Variable importance in random forest

#1
Hi,

In order to predict a binary target variable, I trained a random forest with 84 explanatory variables (using 10 variables randomly selected in each split) on a training set composed of 8,500 observations.

For practical reasons, I had to test the performance of the algorithm on a test set of 100,000 observations.

Performances on the test set for a decision threshold of 0.6:

Recall: 50%
Precision: 70%

After that, I used the variable importance plot to select the most important variables. I trained the model with the top 20 most important variables.

The performances on the test set dramatically decreased:

Recall: 20%
Precision: 6%

Does someone know a scientific explanation to this counterintuitive phenomena ?

Thank you for your help,
Marco
 

hlsmith

Not a robit
#2
Is the training set a random sample of the training plus testing set?


Decision threshold = 0.60, means one group in the terminal nodes had to have 60% of the branches observations in it?
 
#3
The full data set contains 500,000 observations. It is a rare class problem with the target event representing 0.05% of the full data set.

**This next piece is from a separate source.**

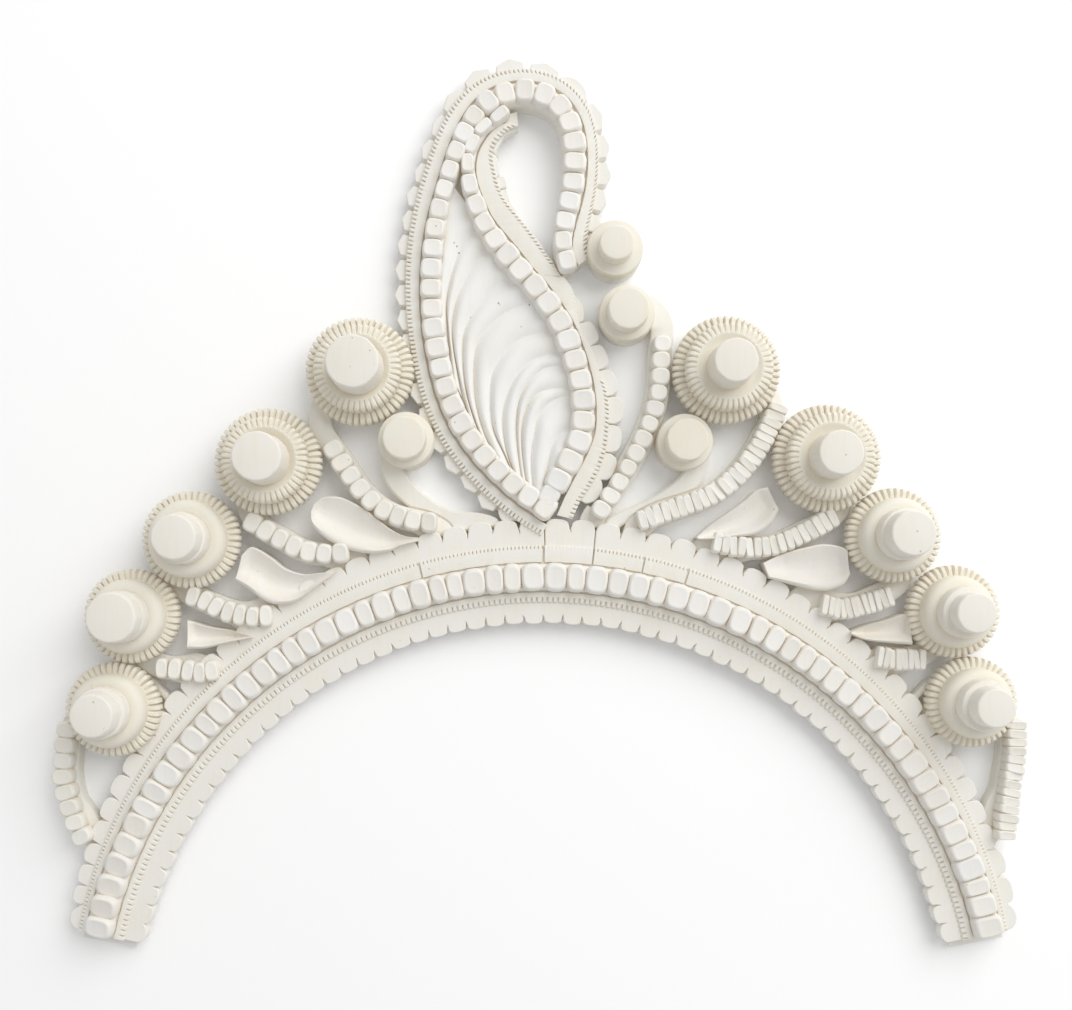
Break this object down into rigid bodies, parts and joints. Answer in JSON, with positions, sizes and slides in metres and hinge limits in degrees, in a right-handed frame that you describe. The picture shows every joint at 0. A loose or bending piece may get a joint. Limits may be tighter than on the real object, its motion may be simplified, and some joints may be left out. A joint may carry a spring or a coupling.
{
  "type": "mukut crown",
  "caption": "Flat arched bridal mukut of carved white pith: a beaded band, a paisley crest over its middle and rosettes on beaded stems to each side.",
  "frame": {"origin": "on the flat back of the arched band, at the top of the arch under the row of beads", "axes": "+Y up to the tip of the crest, +X to the right of someone who faces the carved front, +Z out of that front"},
  "size_m": [0.2391, 0.2187, 0.0229],
  "materials": {
    "pith_board": "bare cut pith, dull and unpainted",
    "pith_scallop": "bare cut pith, dull and unpainted",
    "pith_strip": "bare cut pith, dull and unpainted",
    "pith_bead": "bare cut pith, dull and unpainted",
    "pith_shell": "bare cut pith, dull and unpainted",
    "pith_rosette": "bare cut pith, dull and unpainted",
    "pith_cap": "bare cut pith, dull and unpainted",
    "pith_boss": "bare cut pith, dull and unpainted",
    "pith_stem": "bare cut pith, dull and unpainted",
    "pith_petal": "bare cut pith, dull and unpainted"
  },
  "bodies": {
    "root": {"band_beads": "pith_bead", "band_board": "pith_board", "band_inner_scallops": "pith_scallop", "band_inner_strip": "pith_strip", "band_outer_scallops": "pith_scallop", "band_outer_strip": "pith_strip", "crest_board": "pith_board", "crest_boss": "pith_boss", "crest_left_beads": "pith_bead", "crest_left_scallops": "pith_scallop", "crest_left_strip": "pith_strip", "crest_right_beads": "pith_bead", "crest_right_scallops": "pith_scallop", "crest_right_strip": "pith_strip", "crest_shell": "pith_shell", "crest_stem": "pith_stem", "hook_boss": "pith_boss", "left_boss": "pith_boss", "left_crescent": "pith_stem", "left_petal_1": "pith_petal", "left_petal_2": "pith_petal", "left_petal_3": "pith_petal", "left_rosette_1_base": "pith_rosette", "left_rosette_1_cap": "pith_cap", "left_rosette_2_base": "pith_rosette", "left_rosette_2_cap": "pith_cap", "left_rosette_3_base": "pith_rosette", "left_rosette_3_cap": "pith_cap", "left_rosette_4_base": "pith_rosette", "left_rosette_4_cap": "pith_cap", "left_rosette_5_base": "pith_rosette", "left_rosette_5_cap": "pith_cap", "left_stem_1": "pith_stem", "left_stem_2": "pith_stem", "left_stem_3": "pith_stem", "left_stem_4": "pith_stem", "left_stem_5": "pith_stem", "right_boss": "pith_boss", "right_crescent": "pith_stem", "right_petal_1": "pith_petal", "right_petal_2": "pith_petal", "right_petal_3": "pith_petal", "right_rosette_1_base": "pith_rosette", "right_rosette_1_cap": "pith_cap", "right_rosette_2_base": "pith_rosette", "right_rosette_2_cap": "pith_cap", "right_rosette_3_base": "pith_rosette", "right_rosette_3_cap": "pith_cap", "right_rosette_4_base": "pith_rosette", "right_rosette_4_cap": "pith_cap", "right_rosette_5_base": "pith_rosette", "right_rosette_5_cap": "pith_cap", "right_stem_1": "pith_stem", "right_stem_2": "pith_stem", "right_stem_3": "pith_stem", "right_stem_4": "pith_stem", "right_stem_5": "pith_stem"}
  },
  "joints": []
}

First, I use stratified random sampling to constitute the test set in order to preserve the target event/non event proportions.

To constitute the training set, I keep apart the test set and use simple random sampling.

All training sets have the same event observations since I kept all event observations except the ones in the test set. So the simple random sampling is applied only on non event observations. The target event proportion in all the training sets is 5%.

To sum up, the training set is NOT a simple random sample of the full data set. The test set is kept apart before sampling for the training set.


Finally, suppose Y = 1 is the target event and Y = 0 is the target non event.

Then, the decision threshold is just: for t in (0,1) arbitrarily fixed Y^ = 1 if and only if P(Y = 1 | X) > t.

Is it all clear ?

Thank you for your help,
Marco
 
Last edited:

hlsmith

Not a robit
#4
Well if you are now using a subset of variables the precision, etc. well be different in the testing phase. What did the var imp look like in the training phase?
 
#5
Yes, sure. But the problem is : how could the decrease in performance be so drastic? If you select the top most important variables, how could it be possible that the performances decrease like this ?

Something I really cannot explain. A little decrease okay, but a big difference as above .. I cannot imagine why.

Do you have an idea ? Maybe, is it due to this particular algorithm ?

Thank you,
Marco
 

rogojel

TS Contributor
#6
hi,
on the blind my guess would be that your variables are not really capturing the effect. I mean, it looks like there are no variables that stand out in terms of importance. I guess, if you trained on a different sample you would get other variables in the most important 20.

regards
 

hlsmith

Not a robit
#7
Did the outcome group get switched or the outcome variable get switched.

I agree that is a large discrepancy.

I wouldn't use the following results, but to make sure there isn't a coding issue perhaps play around with slowly increasing the training sample size.